Unfortunately, a significant problem arises by the use of a split cache architecture. Typically, all requests for instruction and operand data from the main store memory unit are satisfied by the transfer of an entire memory line to the requesting CPU. Each line will contain the requested instruction or operand data embedded in the line along with all of the instructions and operand data sharing the same line address. Where a request is made for operand data, the corresponding memory line is stored specifically to the operand data cache. Conversely, an instruction request results in the storage of the memory line in the instruction cache. Consequently, a copy of specific operand data may appear in both the instruction and operand data caches. This gives rise to a data integrity problem. If operand data is modified by the CPU and stored back to the operand data cache, incorrect operation of the CPU will result if the instruction cache copy of the operand data is subsequently accessed as an integral part of an executable instruction. Therefore, the data integrity maintenance function of split cache data processing systems must either invalidate or write out all memory lines sharing the request specified line address to the mainstore memory unit before satisfying a request for modifiable operand data. This insures that the mainstore memory is properly updated and that only one modifiable copy of the memory line requested exists outside of mainstore. Similarly, whenever an instruction memory line request must be satisfied, where that memory line already exists as a modifiable memory line in an operand data cache memory, the operand data memory line must be either written out to the mainstore memory unit, if modified, or invalidated to preclude modification and ensure that the single most recently modified memory line is returned to the requesting CPU.

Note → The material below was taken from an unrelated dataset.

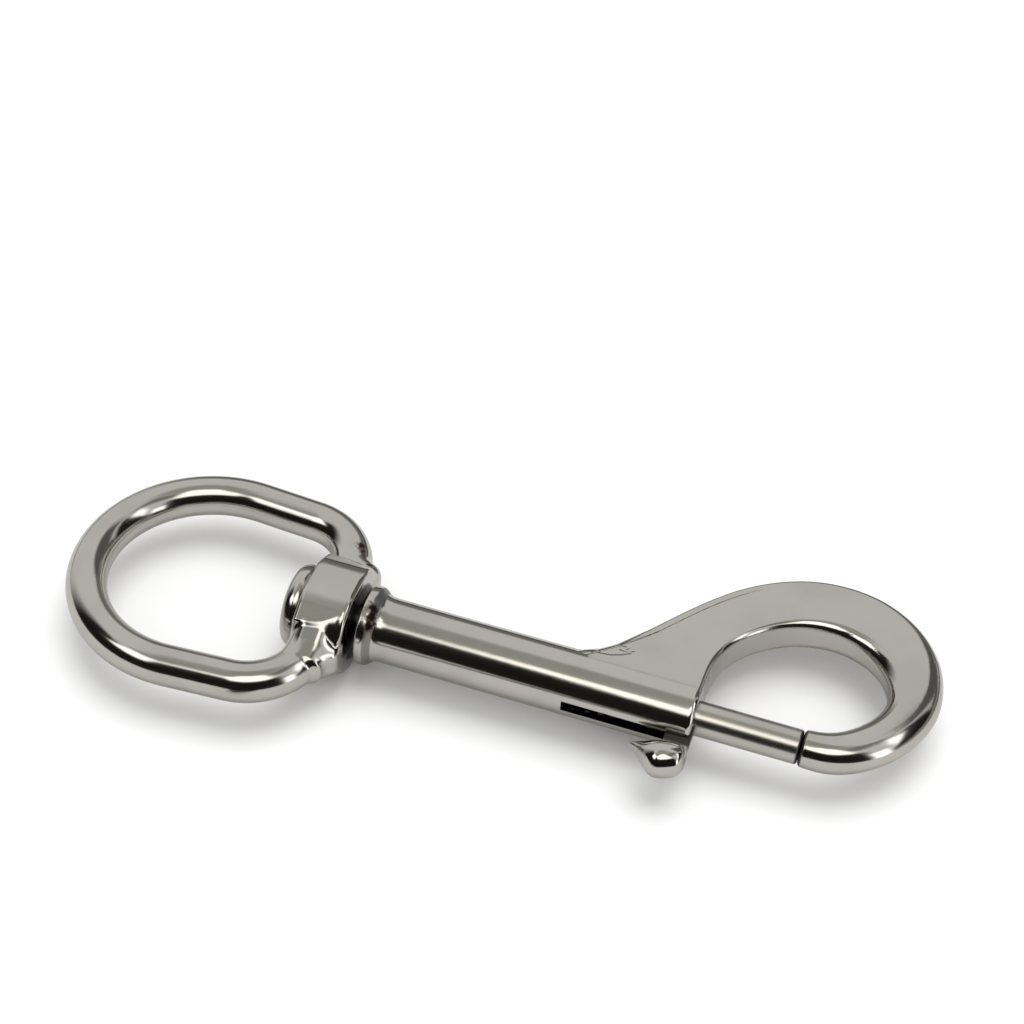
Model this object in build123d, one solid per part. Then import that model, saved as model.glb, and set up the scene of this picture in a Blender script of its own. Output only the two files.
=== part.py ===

Normally, where the modifiable application program data is maintained distinctly separate from the executable code portion of the application program, the split cache data integrity function is rarely invoked. Thus, there is little impact on system performance. However, a condition typically referred to as `thrashing` will occur where the application program instruction code and potentially modifiable operand data are closely intermixed, such as to both occur frequently in memory lines of the application program. That is, a memory line containing both instructions and operand data may be fetched and copied to the instruction cache only to be immediately invalidated to allow a subsequent modifiable operand data request to be satisfied from the same memory line. A closely subsequent instruction request to execute the same or next instruction will cause the modified memory line to be written back out to main store only to then be fetched back to the instruction cache memory. These steps may occur repeatedly and in close order particularly where the application program calls for the execution of a short program execution loop. Consequently, a significant and distinctly undesirable CPU performance degradation will occur.